The landscape designers Marilee Kuhlmann and Tom Rau of Urban Water Group engineered this transformation, including building their own proprietary smartphone app that allows them to remotely monitor the garden’s water storage and irrigation. (The mansion’s owners, a couple in their 70s, asked not to be named in the article to protect their privacy.) “We can control everything from our phones,” Rau said.
During the 2017 Skirball wildfire, which forced the homeowners to evacuate the neighborhood, that remote water control system allowed Kuhlmann to turn on sprinklers to dampen the hill outside the mansion, as she sat at home watching the progress of the fire on television, she said.
The cisterns concealed in the landscape around the mansion hold tens of thousands of gallons of rainwater, which supplements government-provided water for irrigating the landscape, though it does not replace the additional water entirely.
There are some compromises involving more traditional garden features, including rose bushes, which do require more water than the most drought-friendly plants. (“Everyone needs a splurge,” Kuhlmann said.)
The landscape still includes some lawn around the house and by the pool, though the grass is now dune sedge, a species that uses much less water.
But there are also climate-forward choices, including the succulent garden built on a hill that’s especially vulnerable to wildfires: “The succulents are put in because they don’t burn,” Kuhlmann said.
Then there are the elements designed to revitalize the whole ecosystem around the house, such as coast live oak trees, whose root systems will improve the soil, and owl boxes, a raptor perch, and “water rocks” – stones with tiny pools of water in them for birds and insects to drink.
The previous landscape design, focused on grass turf and “very flammable palm trees”, had “no biodiversity”, Rau said. The redesign also reduced the property’s consumption of irrigation water from about a million gallons a year to about 300,000 gallons a year, depending on rainfall, he said.

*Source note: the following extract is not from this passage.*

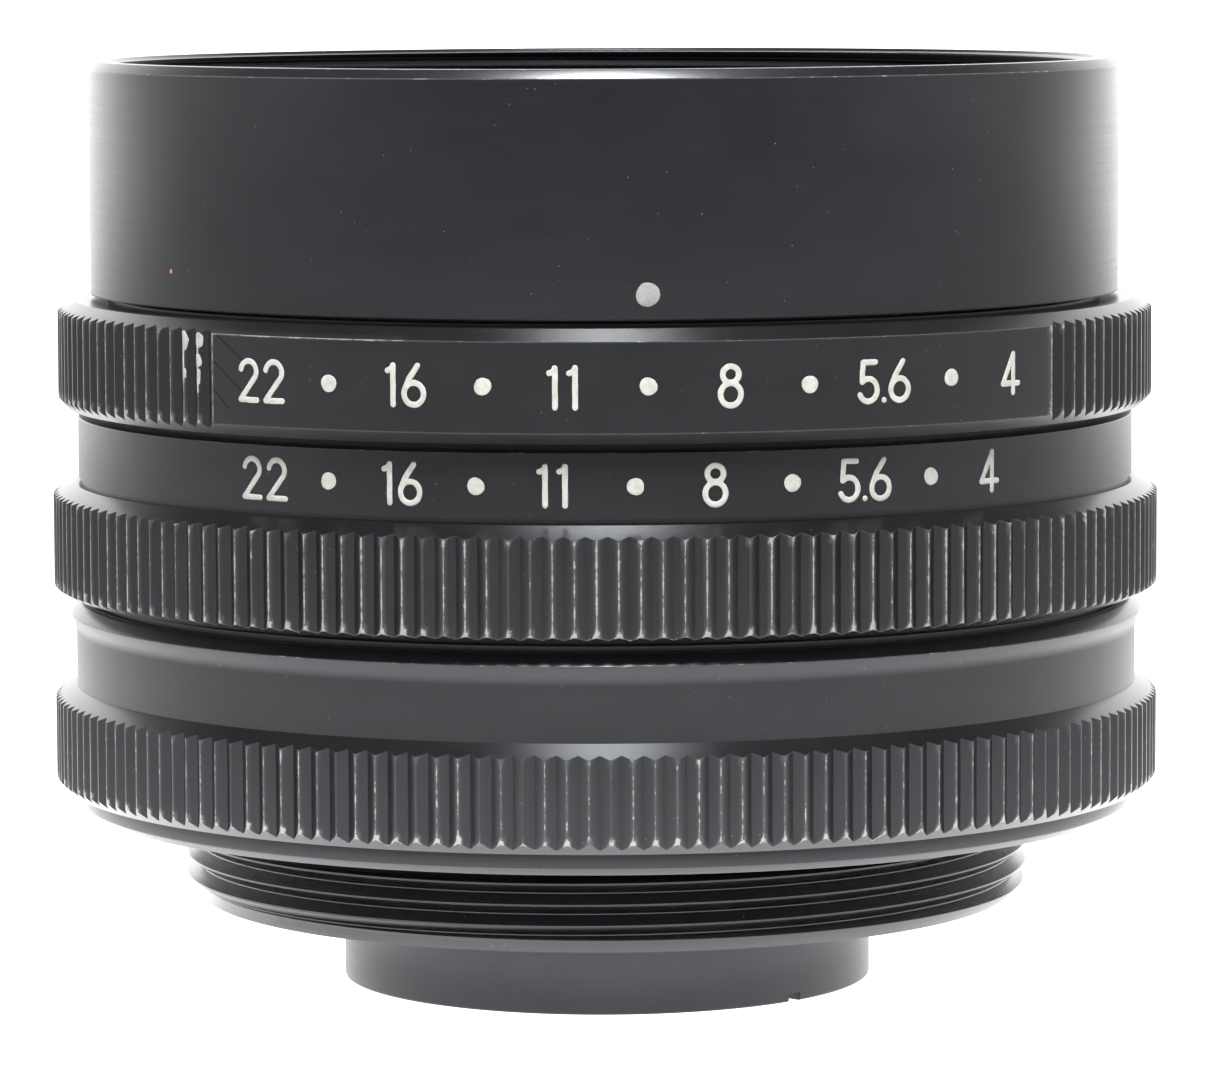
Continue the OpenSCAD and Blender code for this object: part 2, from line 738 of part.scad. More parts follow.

Kuhlmann said the Brentwood house had been an important educational tool for demonstrating that a drought-resistant landscape design could be elegant, even glamorous. “People will see it and go, ‘Wow, it’s pretty,” she said.
At first, one of the homeowners said, some of the redesign ideas seemed extreme: “I didn’t know of anyone who put cisterns in their lawn or under the garden.” Now, they said, having that rainwater storage provides a feeling of security, and they’ve even looked into ways to make the water potable in an emergency.
Do they miss having a house surrounded by green turf? Not so much. “It was a lot of work,” one said. “There was always something going on with the lawn.”
While the homeowners said they were not sure if they had yet inspired any of their friends to remove lawns at their properties, they said their drought-friendly landscaping had proved a hit when they hold events at their home: “It’s not the traditional English garden,” one said, but people like it.
“I get all kinds of compliments, and I say, ‘But it’s practical, too,’” the other said.